A couple of weeks ago, I started an edit and focused on those journals I kept during the Thunder Bay and Kenora years (before 1992).  This is the time in my life when I embraced quilt making as my art form.  It also happened to be the busiest years of mothering.   

I'm calling what I’m writing a first draft.  

I know it’s serious because I've been writing this thing during the time I used to spend stitching.  


(The barn photos in this post were taken from the back seat of our car.  Oona, our oldest, was visiting and to celebrate we went for a drive towards and along the southern part of Manitoulin Island.)



And then, 

Last night, I found a huge box of family negatives in the downstairs closet.  

I couldn't tell what the negatives were depicting until I taught myself how to scan them with my phone using an app.  I knew that they were of 'that time' in my life but I hadn't expected them to be so beautiful.  Magical.       

It seemed like the two things came together, my editing of that special time and then these nostalgic images. 

So that's what I'm up to this month.  

Just thought I'd let you know.   

Monday, March 31, 2025

Harmony and Polly and Regina, oh my

Grey Scale I by Polly Apfelbaum,
marker on silk/rayon velvet, 60 x 37 inches,  2015

 

Ned and I went to the National Gallery of Canada to view Woven Histories: Textiles and Modern Abstraction when we were in Ottawa last February.  

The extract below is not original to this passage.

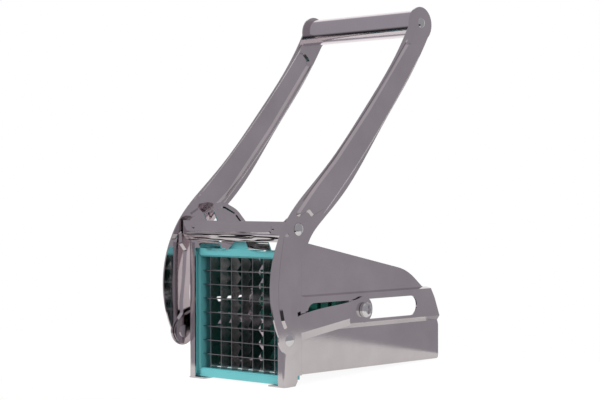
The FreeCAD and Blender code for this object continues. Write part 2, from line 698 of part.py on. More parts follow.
def pusher():
    face = AXLE_Y - FACE_AHEAD
    root = face + FINGER_LENGTH
    back = root + BLOCK_PLATE
    columns, rows = cell_spans()
    half = columns[-1][0] + columns[-1][1] + 0.4
    low = rows[0][0] - rows[0][1]
    high = rows[-1][0] + rows[-1][1]
    plate = block(-half, half, root, back, low, high)
    fingers = []
    for cx, hx in columns:
        for cz, hz in rows:
            wide = [(cx - hx, cz - hz), (cx + hx, cz - hz), (cx + hx, cz + hz), (cx - hx, cz + hz)]
            tip = 0.5
            thin = [(cx - hx + tip, cz - hz + tip), (cx + hx - tip, cz - hz + tip)]
            thin += [(cx + hx - tip, cz + hz - tip), (cx - hx + tip, cz + hz - tip)]
            fingers.append(frustum(wide, on_y(root), thin, on_y(face)))
    shape = plate.fuse(fingers)
    hub = 10.0
    boss = block(-half + 4, half - 4, back, AXLE_Y + hub, AXLE_Z - hub, AXLE_Z + hub)
    shape = shape.fuse(boss)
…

Grey Scale detail, marker on silk/rayon velvet, by Polly Apfelbaum, USA

This is the important exhibition that you have probably read about online.  It debuted in Los Angeles at the Los Angeles County Museum of Art in September 2023, and then travelled first to the National Gallery in Washington DC in the spring of 2024, and then to Canada in late 2024 until the end of February 2025.  The exhibition is scheduled to open at the Museum of Modern Art (MOMA) in New York in April. (April 20 - September 13 2025. ) 

Syaw (Fishnet) by Regina Pilawuk Wilson,
acrylic paint on canvas, 48 x 79 inches, 2011


Fishnet (detail) by paint on canvas by Regina Pilawuk Wilson, Australia

The exhibition was beautifully installed in our spacious national gallery.    

I was familiar with Regina Pilawuk Wilson's work as I own the catalogue for the Marking the Infinite exhibition.  It was great to see this painting face to face.  I really appreciated understanding with my body that that this painting is as large as one of my quilts.  (48 x 79 inches) 

Pink Weave, by Harmony Hammond, USA
 oil and cold wax medium on canvas, 24 X 24 inches, 1974 

Harmony Hammond   is a recognized artist in a wide variety of materials, and has, through out her 50 year career,  privileged textiles in her work.   I find it interesting that of all her work, the curators chose these two oil/wax paintings to represent her contribution to abstract art.  

Grey Grid, by Harmony Hammond, USA
oil and cold wax medium on canvas, 20.5 x 20.5 inches, 1974 

These two paintings by Harmony Hammond along with the velvet piece, Grey Scale I, by Polly Apfelbaum, (who is no slouch in the art world either, btw,) expand the thinking of those of us who unconsciously put art into categories.  Why? I wonder.  Polly Appelbaum's audacious idea to use permanent marker on sensuous silk rayon velvet gives me such pleasure.  (see top photo of this post)    

Untitled #8 by Agnes Martin,
india ink, graphite and gesso on canvas, 72 x 72 inches, 1977 


Untitled #8 by Agnes Martin, A Canadian who worked in the USA for most of her career.

It's rare to see an Agnes Martin piece in real life.  

I love that her pencil drawing is so much larger than the Harmony Hammond cold wax pieces.  That's one of the main reasons I like to go to art galleries.  The scale and the texture of the work can only be understood when you stand face to face with it. 

(By the way, the above artwork is not included in the beautiful catalogue, although two other Agnes Martin pieces are.  This makes me wonder if each installation of the exhibition is slightly different.)  


Floor Pieces II, III, and VI by Harmony Hammond,
acrylic on fabric, dimensions variable, 1973


Floorpiece by Harmony Hammond, paint on linen that has been braided  USA

I looked carefully at these floor pieces to see what had been painted and what had not been painted.  

In this post, I am showing some of the artists who created work that highlights the idea of domestic textile methods, (woven cloth, braided rug, pieced quilt) with fine art techniques (painting, drawing).

I plan to write another post about this exhibition.  If you are near New York City this summer, I hope that you will visit the MOMA and walk through this beautiful exhibition.